Recommandations pour les patients
- Consultez des spécialistes : Compte tenu de la variabilité des approches, faites-vous évaluer dans des centres experts en tumeurs neuroendocrines, plus à même de maîtriser les nuances de votre type de cancer.
- Assurez une revue multidisciplinaire : Demandez que votre cas soit examiné par une équipe incluant oncologues, chirurgiens, endocrinologues, radiologues et anatomo-pathologistes expérimentés.
- Discutez exhaustivement toutes les options : Pour les situations à risque plus élevé (histologie atypique, envahissement ganglionnaire), abordez en détail avec votre équipe les bénéfices et limites de la thérapie adjuvante, les avis variant considérablement.
- Renseignez-vous sur les essais cliniques : Interrogez votre équipe sur les essais en cours, surtout si vous présentez des caractéristiques de maladie à haut risque. De nombreux experts estiment ces essais nécessaires pour établir de meilleures lignes directrices.
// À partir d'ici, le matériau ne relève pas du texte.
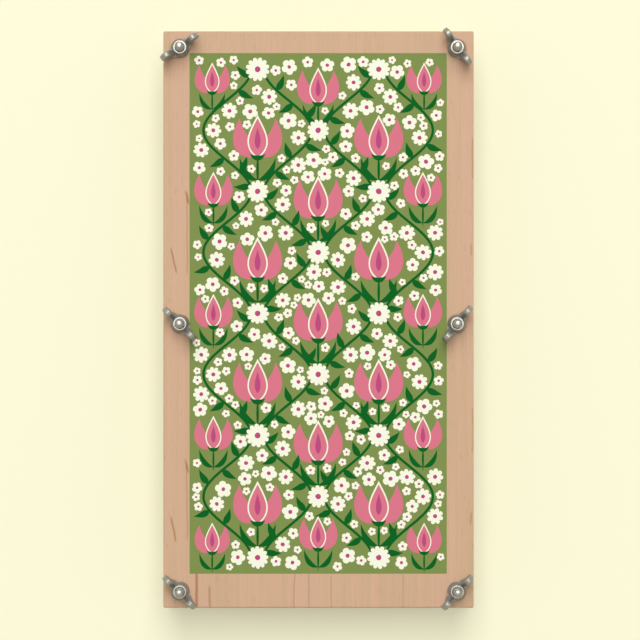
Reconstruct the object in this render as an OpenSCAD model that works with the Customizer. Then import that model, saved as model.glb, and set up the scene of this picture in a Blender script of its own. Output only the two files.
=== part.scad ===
// Flower press: two wooden boards are drawn together by six bolts and wing nuts over a stack of
// corrugated card and blotting paper. The press lies flat: +Z is up, X runs across it and Y along
// it. The origin is the middle of the lower board's underside. All lengths are in millimetres.

/* [Boards] */
// Width of both boards
board_w = 182; // [160:1:240]
// Length of both boards
board_l = 338; // [260:1:420]
// Thickness of the lower board
lower_board_t = 9; // [6:0.5:15]
// Thickness of the upper board
upper_board_t = 9; // [6:0.5:15]
// Radius of the boards' four corners, seen from above
corner_r = 1; // [0.5:0.1:4]
// Radius to which the edges round the boards' faces are eased
edge_r = 0.8; // [0.3:0.1:2]
// Gap round the bolts in the upper board's six holes
upper_hole_gap = 0.3; // [0.1:0.05:1]

/* [Bolt places] */
// Distance of the side bolts' centres from the boards' long edges
side_inset = 10; // [9:0.5:14]
// Distance of the corner bolts' centres from the boards' short edges
end_inset = 10; // [9:0.5:14]
// Distance of the middle pair of bolts from the boards' middle, along the boards
middle_shift = -2.5; // [-10:0.5:10]

/* [Bolts] */
// Diameter of the bolts
bolt_d = 5; // [4:0.1:6]
// How far the bolts' tips stand out of the nuts
tip_over = 8.3; // [1:0.1:14]
// How far the flat countersunk head stands out past the shank, all round
head_flare = 2.25; // [1.5:0.05:3]
// Height of the straight rim round the head
head_rim_h = 0.4; // [0.2:0.1:0.8]
// Height of the square neck's end above the flat of the head
neck_h = 5; // [4:0.1:6]
// Length of the bevel at the bolt's tip
tip_bevel = 0.75; // [0.3:0.05:1]
// Depth of the head's flat inside the underside of the lower board
head_recess = 0.3; // [0.1:0.1:1]
// Gap between the bolt and its seat in the lower board
seat_gap = 0.1; // [0.05:0.01:0.2]

/* [Washers] */
// Gap between the washers and the bolts
washer_gap = 0.15; // [0.1:0.05:0.4]
// Width of the washers' ring
washer_ring_w = 2.35; // [1.5:0.05:3.5]
// Thickness of the washers
washer_t = 1; // [0.5:0.1:1.6]
// Radius to which the washer's stamped upper edge is drawn down
washer_edge_r = 0.2; // [0.1:0.05:0.3]

/* [Wing nuts] */
// Radial gap between the bolt and the nut's bore
thread_gap = 0.05; // [0.02:0.01:0.1]
// Height of the nut's hub
hub_h = 6.5; // [5:0.1:8]
// How far the hub's foot stands out past the ring at its top
foot_flare = 1.6; // [0.8:0.1:2.5]
// Height of the hub's foot, where its side is upright
foot_h = 0.8; // [0.4:0.1:1.5]
// Wall of the hub between its bore and the side of the ring at its top
ring_wall = 1.35; // [1:0.05:2]
// Radius of the rounding outside that ring
ring_r = 0.2; // [0.1:0.05:0.5]
// Depth of the bevel at the mouths of the bore
mouth_bevel = 0.3; // [0.2:0.05:0.6]
// Span over the tips of both wings
wing_span = 26; // [24:0.5:30]
// Height of the wing tips above the nut's foot
wing_h = 13; // [12:0.5:16]
// Thickness of the web that carries each thumb pad
web_t = 2.4; // [1.8:0.1:3.2]
// Where the webs' feet leave the rim of the hub's foot, in degrees from the line of the wings
root_angle = 50; // [40:1:65]
// How far the ring at the hub's top stands out of the webs
ring_stand = 1.4; // [0.8:0.1:2]
// Thickness of the thumb pads
pad_t = 3.4; // [2.6:0.1:4.2]
// Radius of the thumb pads' round ends
pad_r = 3; // [2.4:0.1:3.4]
// Radius to which the pads' rims are rounded
pad_edge_r = 0.9; // [0.4:0.1:1.2]
// Distance between the centres of a pad's two round ends
pad_reach = 2; // [1:0.1:3]
// Lean of the thumb pads inwards from upright, in degrees
pad_lean = 22; // [0:1:30]

/* [Turn of each wing nut] */
// Turn of the wings at the back left, in degrees from +X
turn_back_left = 34; // [0:1:180]
// Turn of the wings at the back right
turn_back_right = 126; // [0:1:180]
// Turn of the wings at the middle left
turn_middle_left = 135; // [0:1:180]
// Turn of the wings at the middle right
turn_middle_right = 51; // [0:1:180]
// Turn of the wings at the front left
turn_front_left = 135; // [0:1:180]
// Turn of the wings at the front right
turn_front_right = 49; // [0:1:180]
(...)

- Comprenez le plan de suivi : Discutez d’un plan de suivi personnalisé, incluant les modalités d’imagerie et leur fréquence.
- Obtenez des avis complémentaires : Compte tenu de l’absence de consensus, envisagez des deuxièmes avis, notamment pour les décisions complexes concernant la thérapie adjuvante ou l’approche chirurgicale.
N’oubliez pas que les tumeurs carcinoïdes pulmonaires ont généralement une croissance plus lente que les autres cancers du poumon, ce qui laisse le temps d’examiner attentivement les options. N’hésitez pas à poser des questions et assurez-vous de comprendre le raisonnement derrière votre plan de traitement.
Sources d'information
Titre original de l'article : Clinical management of typical and atypical carcinoids/neuroendocrine tumors in ENETS centres of excellence (CoE): Survey from the ENETS lung NET task force
Auteurs : Anna Koumarianou, Pier Luigi Filosso, Lisa Bodei, Justo P. Castano, Lynnette Fernandez-Cuesta, Christophe M. Deroose, Matthieu Foll, Clarisse Dromain, Nicholas Simon Reed, Martyn Caplin, Jaume Capdevila, Jenny Falkerby, Antongiulio Faggiano, Andrea Frilling, Enrique Grande, Rodney J. Hicks, Atsuko Kasajima, Beata Kos-Kudla, B. A. Krishna, Eric Lim, Anja Rinke, Simron Singh, Chrissie Thirlwell, Marco Volante, Thomas Walter
Publication : Journal of Neuroendocrinology, 2024;36:e13412
Note : Cet article vulgarisé s’appuie sur une recherche évaluée par des pairs menée par des experts de premier plan dans le domaine des tumeurs neuroendocrines. Il représente la première investigation complète des pratiques réelles de prise en charge des carcinoïdes pulmonaires à travers des centres spécialisés internationaux.